Create a new file named talker.cpp in the src directory of your package:

#include <ros/ros.h>
#include <std_msgs/String.h>
#include <sstream>

int main(int argc, char **argv) {
    ros::init(argc, argv, "talker");
    ros::NodeHandle nh;

    ros::Publisher pub = nh.advertise<std_msgs::String>("chatter", 10);
    ros::Rate loop_rate(1);

    while (ros::ok()) {
        std_msgs::String msg;
        std::stringstream ss;
        ss << "Hello, ROS! " << ros::Time::now();
        msg.data = ss.str();

        ROS_INFO("%s", msg.data.c_str());
        pub.publish(msg);
        ros::spinOnce();
        loop_rate.sleep();
    }

    return 0;
}

Explanation of the Code

#include <ros/ros.h>
#include <std_msgs/String.h>
#include <sstream>

• Includes the necessary ROS and message type headers.
• <sstream>: Provides functionality to construct strings.

ros::init(argc, argv, "talker");
ros::NodeHandle nh;

• ros::init: Initializes the ROS node with the name talker.
• ros::NodeHandle: Provides communication with the ROS system.

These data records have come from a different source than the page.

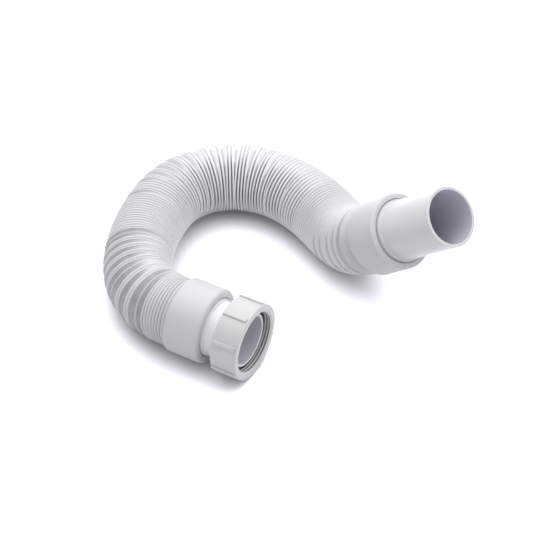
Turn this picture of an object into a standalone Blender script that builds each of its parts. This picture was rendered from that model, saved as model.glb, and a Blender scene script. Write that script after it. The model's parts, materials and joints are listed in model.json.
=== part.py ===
"""Drain hose: a white extendable bellows waste hose with a captive union nut and a plain spigot.

The hose is one blown tube. Its folds close to tight rings or stand open, it bends round an open
C on the floor, and it ends in a thick smooth cuff at each side. A flanged tailpiece is welded into
the first cuff and holds a ribbed union nut with a black sealing ring. A plain spigot is welded
into the second cuff, which stands clear of the floor.

Lengths are in millimetres here and are scaled to metres when a mesh is made. The union's axis is
+X, out of the nut's mouth, and +Z is up. The finished part stands with its origin on the floor,
under the middle of its box.
"""

import math

import bmesh
import bpy
import numpy as np
from mathutils import Matrix, Vector

MM = 0.001

# Clearance that touching pieces keep
FIT_GAP = 0.3

# Hose: radius over the folds, wall, and depth of a closed fold
CREST_R = 25.5
FOLD_WALL = 0.8
FOLD_CLOSED_DEPTH = 2.4

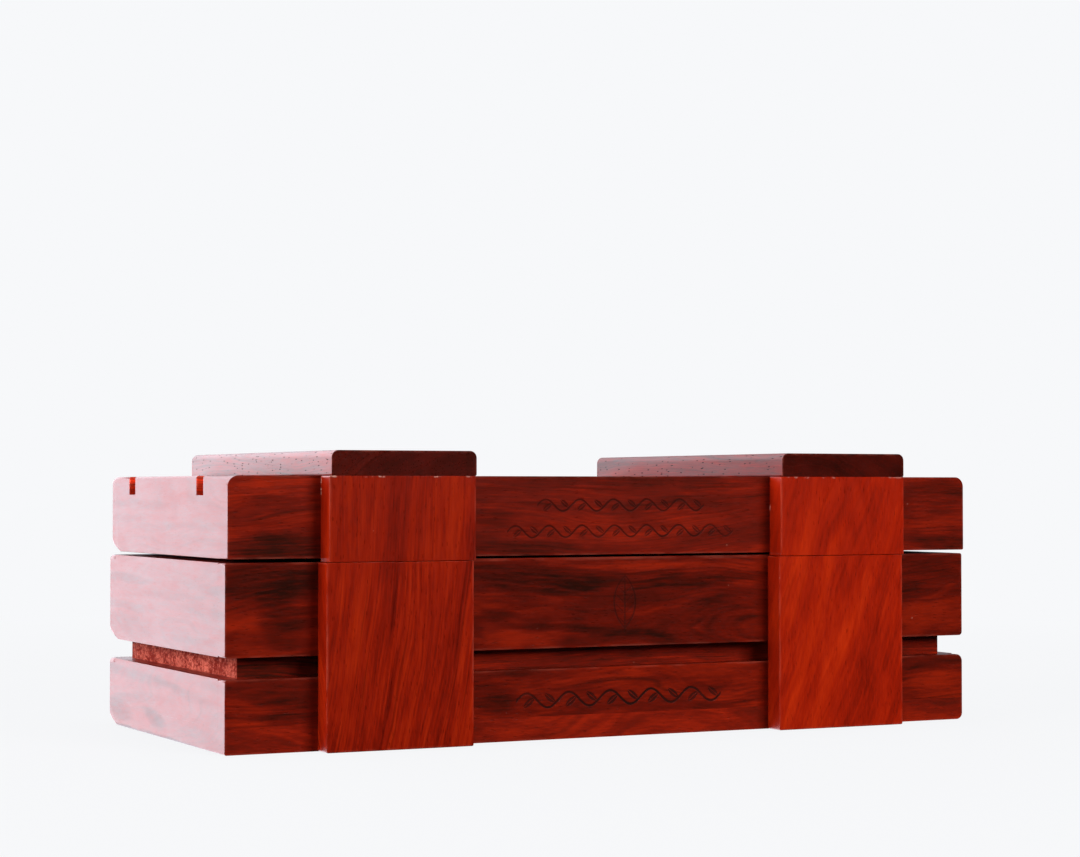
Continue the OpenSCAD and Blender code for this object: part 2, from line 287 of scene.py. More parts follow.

ros::Publisher pub = nh.advertise<std_msgs::String>("chatter", 10);

• Advertises a topic named chatter with message type std_msgs::String and a queue size of 10.

ros::Rate loop_rate(1);

• Sets the loop frequency to 1 Hz.

while (ros::ok()) {
    std_msgs::String msg;
    std::stringstream ss;
    ss << "Hello, ROS! " << ros::Time::now();
    msg.data = ss.str();

    ROS_INFO("%s", msg.data.c_str());
    pub.publish(msg);
    ros::spinOnce();
    loop_rate.sleep();
}

• Loops until the ROS system is shut down.
• ros::Time::now(): Retrieves the current ROS time.
• ROS_INFO: Logs a message to the console and ROS log files.
• pub.publish(msg): Publishes the message to the chatter topic.
• ros::spinOnce(): Processes incoming messages.
• loop_rate.sleep(): Sleeps to maintain the desired loop frequency.

return 0;

• Exits the program when the loop ends.